An idea on sparsity I have failed, and am failing, to turn into something useful

\[ \newcommand{\Expect}[1]{\mathbb{E}\left[ #1 \right]} \] I said above that a graph sequence is "sparse" when the number of edges per node doesn't grow linearly with the number of nodes. The alternative is that a graph sequence is dense, so the number of edges per node is proportional to the number of nodes. The troublesome point is that sequences of graphs generated from the same \( w \)-function can't be sparse, in this sense. To see this, pick your favorite node \( i \), of degree \( D_i \). Then for each \( j \), \( \Expect{G_{ij} | U_i = u} = \int_{[0,1]}{w(u, v) dv} \), and, by additivity of expectation, \( \Expect{D_i | U_i=u} = (n-1) \int_{[0,1}{w(u, v) dv} \) when there are \( n \) nodes. But the latent variables \( U_i \) are IID, so \( \frac{1}{n-1}{D_i} \rightarrow \int_{0}^{1}{w(u, v) dv} \) almost surely, conditional on \( U_i=u \), by the law of large numbers. Since this holds for all \( u \), \( \frac{1}{n-1}{D_i} \rightarrow \int_{[0,1]^2}{w(u,v) du dv} \) almost surely as well. And, unless the \( w \) function is 0 almost everywhere, this limiting density is \( >0 \). Thus the degree of any given node will grow proportionately to the number of nodes.

Some people find this a disturbing prospect in an asymptotic framework for network analysis. After all, if I look at larger and larger samples of a collaboration network, it doesn't seem as though everyone's degree should keep growing in proportion to the number of nodes --- that every doubling in the number of scientists should on average double everyone's degree. On Mondays, Wednesdays and Fridays I share this unease. On Tuesdays and Thursdays, I remind myself that our data-collection processes bare little resemblance to this story, and that anyway asymptotics is all about approximation. After all, no one graph is "dense" or "sparse" in this sense. (On the weekend I try not to think about the issue.)
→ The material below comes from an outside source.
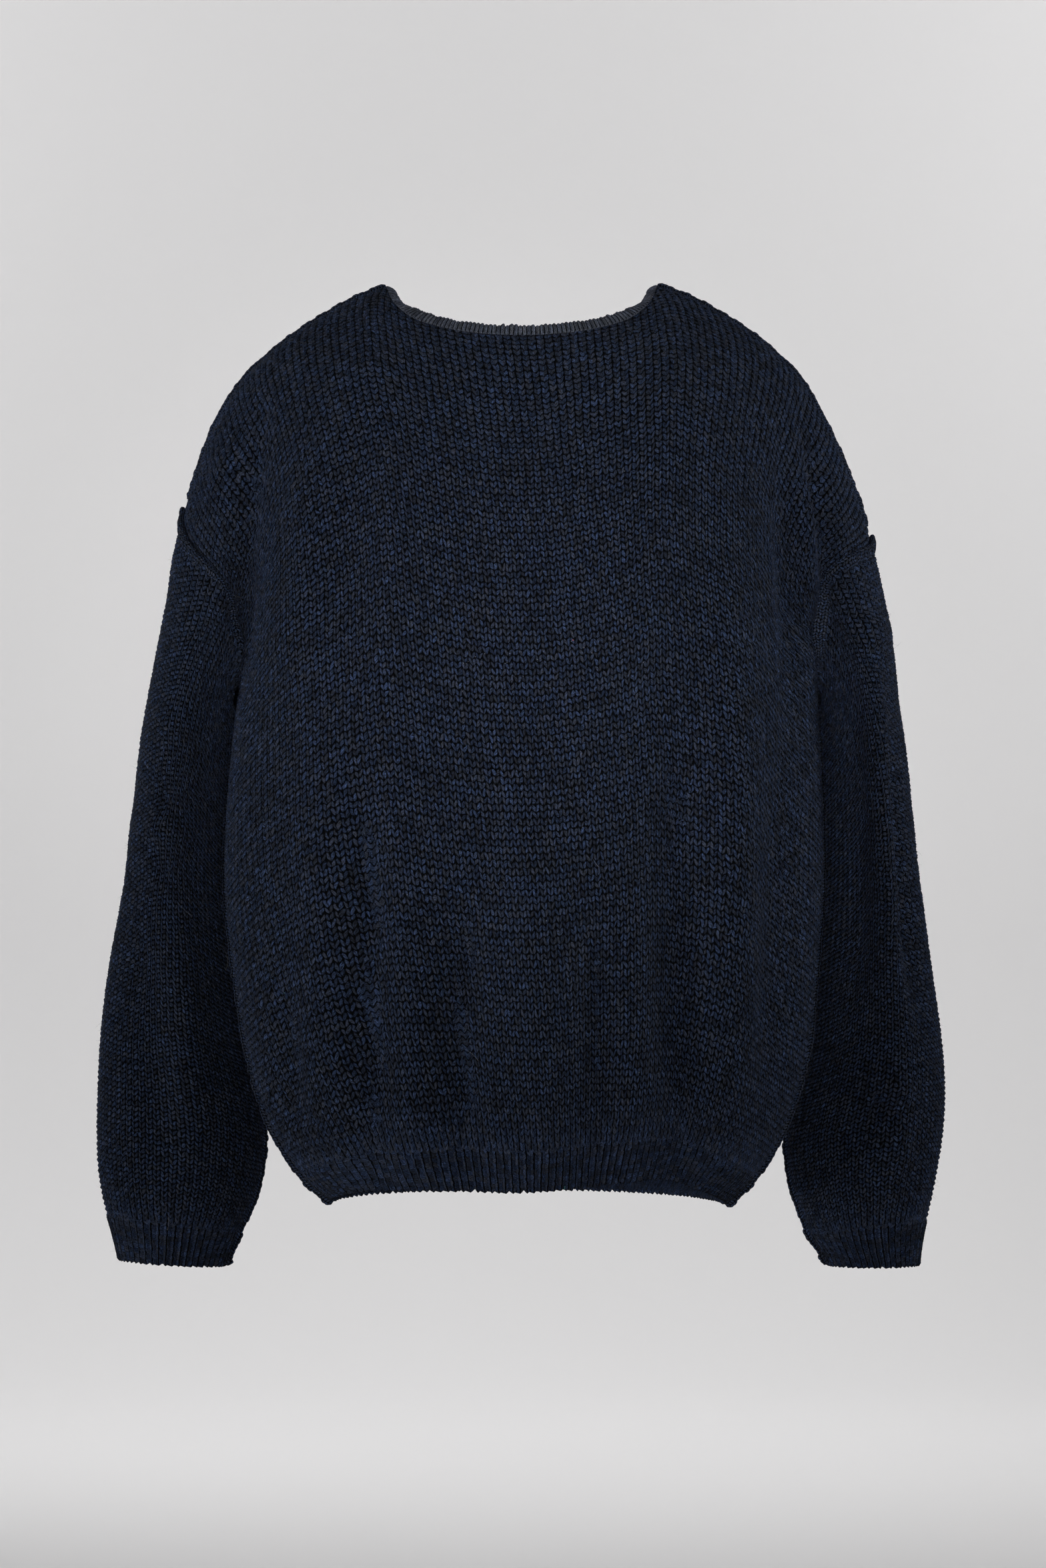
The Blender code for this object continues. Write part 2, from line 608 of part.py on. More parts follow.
def build():
    back, front = panel_grid(1), panel_grid(-1)
    wall("back", back, panel_normals(back))
    wall("front", front, panel_normals(front))
    neckband(back, front)
    shoulder_columns = (ACROSS - NECK_COLUMNS) // 2
    for side, edge, step in (("left", 0, 1), ("right", ACROSS, -1)):
        field = sleeve_field(side)
        sleeve = sleeve_grid(side)
        wall("sleeve_" + side, sleeve, sleeve_normals(sleeve, side), closed=True)

        columns = edge + step * np.arange(shoulder_columns + 1)
        line = back[columns, -1]
        ridge("shoulder_seam_" + side, "shoulder", line, unit(back[columns, -2] - line),
              unit(front[columns, -2] - line), outward(panel_field, line),
              CLEAR["armhole"], CLEAR["neck"])

        rows = np.arange(UP_SIDE + 1)
        line = back[edge, rows]
        ridge("side_seam_" + side, "side", line, unit(back[edge + step, rows] - line),
              unit(front[edge + step, rows] - line), outward(panel_field, line),
              CLEAR["hem"], CLEAR["underarm"])

        low = UP_SIDE + HIDDEN_ARMHOLE_ROWS
        up = np.arange(low, UP_SIDE + UP_ARMHOLE + 1)
        down = up[::-1][1:]
        line = np.vstack([back[edge, up], front[edge, down]])
        into_body = unit(np.vstack([back[edge + step, up], front[edge + step, down]]) - line)
        turns = np.arange(UP_ARMHOLE - HIDDEN_ARMHOLE_ROWS, -UP_ARMHOLE + HIDDEN_ARMHOLE_ROWS - 1,
                          -1)
        into_sleeve = unit(sleeve[turns, 1] - line)
        ridge("armhole_seam_" + side, "armhole", line, into_body, into_sleeve,
              outward(panel_field, line), 0.0, 0.0)

        seam = UP_ARMHOLE
        line = sleeve[seam]
        ridge("sleeve_seam_" + side, "sleeve", line, unit(sleeve[seam - 1] - line),
              unit(sleeve[seam + 1] - line), outward(field, line),
              CLEAR["underarm"], CLEAR["hem"])


for item in list(bpy.data.objects):
    bpy.data.objects.remove(item)
build()
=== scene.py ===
"""Looks of a hollow V-neck sweater: knitted panels, linked seams, yarn, fuzz and studio.

Each panel is a closed shell on the same worn form as its solid. Its outer face is a lattice
of stitches: wales run up the panel, courses run across it, and every stitch has its two legs.
"""

import bpy
import mathutils
import numpy as np
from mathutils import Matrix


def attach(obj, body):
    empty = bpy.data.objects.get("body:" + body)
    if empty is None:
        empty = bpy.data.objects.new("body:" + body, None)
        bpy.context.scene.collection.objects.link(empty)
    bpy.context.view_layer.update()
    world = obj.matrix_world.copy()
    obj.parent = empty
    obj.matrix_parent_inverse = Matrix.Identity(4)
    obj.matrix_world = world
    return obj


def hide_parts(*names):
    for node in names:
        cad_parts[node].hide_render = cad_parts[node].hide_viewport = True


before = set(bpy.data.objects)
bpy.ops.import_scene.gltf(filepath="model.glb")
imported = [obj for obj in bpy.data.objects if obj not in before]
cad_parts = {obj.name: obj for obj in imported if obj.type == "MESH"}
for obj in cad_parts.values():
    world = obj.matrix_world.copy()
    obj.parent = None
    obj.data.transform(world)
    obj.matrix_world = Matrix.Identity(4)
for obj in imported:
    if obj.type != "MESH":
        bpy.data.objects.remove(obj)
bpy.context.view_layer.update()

SIGN = {"left": 1, "right": -1}
TINY = 1e-9
WALL = 0.003                            # thickness of the knitted cloth

# Body oval by height: half-widths to the left and right, depths to the back and front from
# the side seams, and roundness (2 is an ellipse, less is pointed, more is boxy).
BODY = (
    (0.030, 0.030, 0.030, 0.004, 0.004, 2.00),
    (0.018, 0.064, 0.064, 0.016, 0.016, 2.00),
    (0.006, 0.097, 0.099, 0.034, 0.032, 2.00),
    (-0.005, 0.125, 0.128, 0.052, 0.048, 2.00),
    (-0.015, 0.143, 0.146, 0.064, 0.060, 2.02),
    (-0.030, 0.1665, 0.1695, 0.078, 0.074, 2.08),
    (-0.050, 0.190, 0.1915, 0.092, 0.090, 2.20),
    (-0.075, 0.200, 0.200, 0.104, 0.104, 2.35),
    (-0.110, 0.201, 0.203, 0.113, 0.114, 2.50),
    (-0.160, 0.204, 0.209, 0.119, 0.121, 2.55),
    (-0.220, 0.205, 0.214, 0.122, 0.125, 2.55),
    (-0.300, 0.209, 0.217, 0.123, 0.127, 2.50),
    (-0.380, 0.216, 0.221, 0.124, 0.128, 2.45),
    (-0.440, 0.217, 0.221, 0.124, 0.128, 2.40),
    (-0.500, 0.210, 0.216, 0.122, 0.126, 2.35),
    (-0.550, 0.202, 0.211, 0.118, 0.122, 2.25),
    (-0.590, 0.192, 0.201, 0.113, 0.117, 2.15),
    (-0.620, 0.180, 0.189, 0.108, 0.111, 2.00),
    (-0.640, 0.167, 0.177, 0.103, 0.105, 1.88),
    (-0.655, 0.153, 0.164, 0.098, 0.099, 1.78),
    (-0.670, 0.133, 0.147, 0.092, 0.092, 1.70),
    (-0.690, 0.105, 0.120, 0.084, 0.084, 1.70),
)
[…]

But, as I said above, the Aldous-Hoover theorem tells us that every exchangeable random graph is either a \( w \)-random graph, or a mixture of \( w \)-random graphs --- and the mixtures will still give us dense graph sequences, so that's no escape. What this implies that if you think growing sparse graph sequences is a desirable property in a network model, you need to abandon exchangeability. What we should use instead of exchangeability is still very much an open question.

Here is one idea which I have been toying with for a number of years, without getting very far. I put it out here now in case anyone else can make something of it; if you do, I'd appreciate an acknowledgment.
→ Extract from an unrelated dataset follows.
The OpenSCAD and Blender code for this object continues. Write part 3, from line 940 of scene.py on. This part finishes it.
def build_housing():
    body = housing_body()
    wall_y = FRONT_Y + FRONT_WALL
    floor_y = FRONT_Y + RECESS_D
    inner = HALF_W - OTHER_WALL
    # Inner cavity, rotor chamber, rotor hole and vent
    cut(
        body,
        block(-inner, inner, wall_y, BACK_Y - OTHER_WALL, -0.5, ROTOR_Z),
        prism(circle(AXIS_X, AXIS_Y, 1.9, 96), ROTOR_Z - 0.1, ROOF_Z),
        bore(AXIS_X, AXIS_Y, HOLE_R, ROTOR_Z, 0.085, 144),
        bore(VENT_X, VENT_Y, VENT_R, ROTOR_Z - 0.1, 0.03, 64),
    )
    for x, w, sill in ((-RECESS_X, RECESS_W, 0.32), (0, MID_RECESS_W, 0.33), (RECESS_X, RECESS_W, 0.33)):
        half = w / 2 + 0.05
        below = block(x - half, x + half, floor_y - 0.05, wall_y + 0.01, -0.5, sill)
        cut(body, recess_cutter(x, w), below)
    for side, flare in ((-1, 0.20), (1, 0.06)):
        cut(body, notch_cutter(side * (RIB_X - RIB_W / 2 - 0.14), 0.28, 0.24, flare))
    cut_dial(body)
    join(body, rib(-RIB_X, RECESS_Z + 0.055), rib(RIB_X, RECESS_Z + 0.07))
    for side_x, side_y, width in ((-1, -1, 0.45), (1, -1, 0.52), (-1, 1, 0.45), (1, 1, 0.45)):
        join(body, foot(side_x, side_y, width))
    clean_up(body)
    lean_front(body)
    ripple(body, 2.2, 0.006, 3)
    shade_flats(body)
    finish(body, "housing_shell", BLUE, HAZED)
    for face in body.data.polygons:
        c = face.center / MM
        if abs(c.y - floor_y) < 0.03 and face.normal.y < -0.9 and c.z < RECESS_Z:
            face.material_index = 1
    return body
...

In the ordinary time-series / random sequence world, a very natural symmetry that's weaker than exchangeability (= invariance under permutation) is stationarity (= invariance under translation). I suspect we may be able to do something with stationary rather than exchangeable random graphs. For a random sequence, we say that it's stationary if for every block length \( k \) and translation \( h \), the sub-sequence \( (X_1, X_2, \ldots X_k) \) and the sub-sequence \( (X_{h+1}, X_{h+2} \ldots X_{h+k}) \) have the same distribution. (But this doesn't require that \( (X_1, X_2) \) and \( (X_2, X_1) \) have the same distribution, which exchangeability does.) So we could say that a graph is stationary, with respect to a certain ordering of the nodes, when, for every \( k \) and \( h \), the sub-graph formed by nodes \( 1:k \) and that formed by nodes \( (h+1):(h+k) \) are equal in distribution. This would preserve the notion that (in probability) the graph "looks the same everywhere", without requiring the extremely strong form of this that \( w \)-random graphs do.
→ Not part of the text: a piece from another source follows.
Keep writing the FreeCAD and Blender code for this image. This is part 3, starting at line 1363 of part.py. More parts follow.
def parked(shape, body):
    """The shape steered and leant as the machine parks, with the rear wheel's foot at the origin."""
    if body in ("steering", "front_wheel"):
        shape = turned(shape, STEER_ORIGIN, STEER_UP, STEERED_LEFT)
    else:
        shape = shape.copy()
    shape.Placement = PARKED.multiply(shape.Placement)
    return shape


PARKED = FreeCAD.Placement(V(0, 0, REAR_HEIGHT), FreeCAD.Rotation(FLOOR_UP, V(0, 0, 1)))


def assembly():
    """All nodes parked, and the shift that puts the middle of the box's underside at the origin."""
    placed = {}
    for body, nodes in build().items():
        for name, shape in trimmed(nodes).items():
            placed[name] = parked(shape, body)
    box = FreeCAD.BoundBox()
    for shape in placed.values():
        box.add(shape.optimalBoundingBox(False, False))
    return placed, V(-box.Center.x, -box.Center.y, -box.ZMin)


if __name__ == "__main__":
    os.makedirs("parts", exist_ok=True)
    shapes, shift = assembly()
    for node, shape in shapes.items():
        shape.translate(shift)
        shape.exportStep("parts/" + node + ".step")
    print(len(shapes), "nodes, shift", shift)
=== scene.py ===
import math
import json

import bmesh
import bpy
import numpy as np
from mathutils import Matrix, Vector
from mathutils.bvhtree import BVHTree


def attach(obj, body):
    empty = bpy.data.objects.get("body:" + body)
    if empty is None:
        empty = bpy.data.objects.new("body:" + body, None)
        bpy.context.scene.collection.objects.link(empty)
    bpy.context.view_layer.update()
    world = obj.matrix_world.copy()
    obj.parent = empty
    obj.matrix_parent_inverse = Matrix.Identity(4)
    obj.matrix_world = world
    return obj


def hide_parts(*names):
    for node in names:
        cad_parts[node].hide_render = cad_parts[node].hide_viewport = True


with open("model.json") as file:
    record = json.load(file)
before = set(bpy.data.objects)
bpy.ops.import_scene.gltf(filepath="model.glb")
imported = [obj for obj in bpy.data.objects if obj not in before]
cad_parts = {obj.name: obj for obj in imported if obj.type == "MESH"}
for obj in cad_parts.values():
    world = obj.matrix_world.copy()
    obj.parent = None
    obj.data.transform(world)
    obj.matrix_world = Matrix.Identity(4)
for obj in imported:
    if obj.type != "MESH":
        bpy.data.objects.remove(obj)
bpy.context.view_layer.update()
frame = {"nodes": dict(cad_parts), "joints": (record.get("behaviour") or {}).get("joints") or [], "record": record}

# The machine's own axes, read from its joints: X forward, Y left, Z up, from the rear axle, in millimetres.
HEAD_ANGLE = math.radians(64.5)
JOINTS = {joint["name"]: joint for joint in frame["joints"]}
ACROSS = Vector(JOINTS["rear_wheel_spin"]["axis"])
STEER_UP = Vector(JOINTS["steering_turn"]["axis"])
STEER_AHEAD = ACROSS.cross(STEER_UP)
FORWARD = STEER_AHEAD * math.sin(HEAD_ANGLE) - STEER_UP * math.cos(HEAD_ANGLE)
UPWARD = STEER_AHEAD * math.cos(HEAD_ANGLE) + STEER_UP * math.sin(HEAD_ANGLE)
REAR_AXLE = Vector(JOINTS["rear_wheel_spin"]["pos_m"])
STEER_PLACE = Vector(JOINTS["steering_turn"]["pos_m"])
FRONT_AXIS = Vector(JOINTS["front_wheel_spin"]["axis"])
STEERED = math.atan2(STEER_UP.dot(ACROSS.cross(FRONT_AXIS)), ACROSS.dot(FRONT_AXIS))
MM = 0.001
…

The program then would be to answer the following questions:

  1. What are the extremal distributions with this symmetry like? (The extremal distributions for exchangeable sequences are IID sequences; for exchangeable random graphs, \( w \)-random graphs; for stationary sequences, stationary and ergodic sequences; etc.).
  2. With a characterization of the extremal distributions in hand, in what sense can sequences of individual graphs converge on those limits? (This would presumably be some sort of ergodic theorem.)
  3. Can distributions over graphs with this symmetry produce sparse graph sequences?

I will just say a little, here, about the third item. From the way I've set up the symmetry in the distribution, the expected number of edges within any group of \( k \) nodes that are contiguous in the given order has to be the same --- we get the same expected number of edges among nodes 1--5 as among 6--10 as among 501017--501021. So that's a contribution to the expected number of edges which is growing proportionately to the number of nodes. Moreover, by considering contiguous groups of length \( 2k \), we see that the expected number of nodes between groups of length \( k \) is also going to grow proportionately to \( n \). But there doesn't seem to be any reason why that number of between-group edges couldn't be considerably less than the number within the groups. In particular, it'd seem like we could have a lower and lower probability of edges between nodes which are further and further apart in the ordering. So I think it should be possible to get distributions over sparse graph sequences which obey this symmetry.

There's also another possible notion of "stationarity", which would go as follows. Pick our favorite node \( i \), and define its "radius 1" neighborhood as the subgraph among \( i \) and its neighbors. We'll could say that the distribution is radius-1 stationary if the distributions for the radius-1 neighborhood of any two nodes \( i \) and \( j \) are equal (up to isomorphism). We define the radius-\( k \) neighborhood around \( i \) recursively, as the subgraph of all nodes whose distance to \( i \) is \( \leq k \), and similarly stationarity out to radius \( k \), and finally over-all stationarity as stationarity out to arbitrarily large radii. (This is a little bit more like how we define stationarity for random fields.) I find this notion a bit less satisfying, because it seems more dependent on the randomly-generated graph, but on the other hand my first notion invoked an ordering of the nodes pulled from (to be polite) the air.

Finally, I should add that my own contribution to the sparse-graph-models literature, with Neil Spencer, doesn't invoke either of these notions of symmetry --- we started with a latent-space generative model and showed it had good properties. (It's stationarity in the latent space.) Tackling the issue from the side of the symmetry is, as I said, something I've played around with for some years, but haven't made much headway with, hence this addition to this notebook.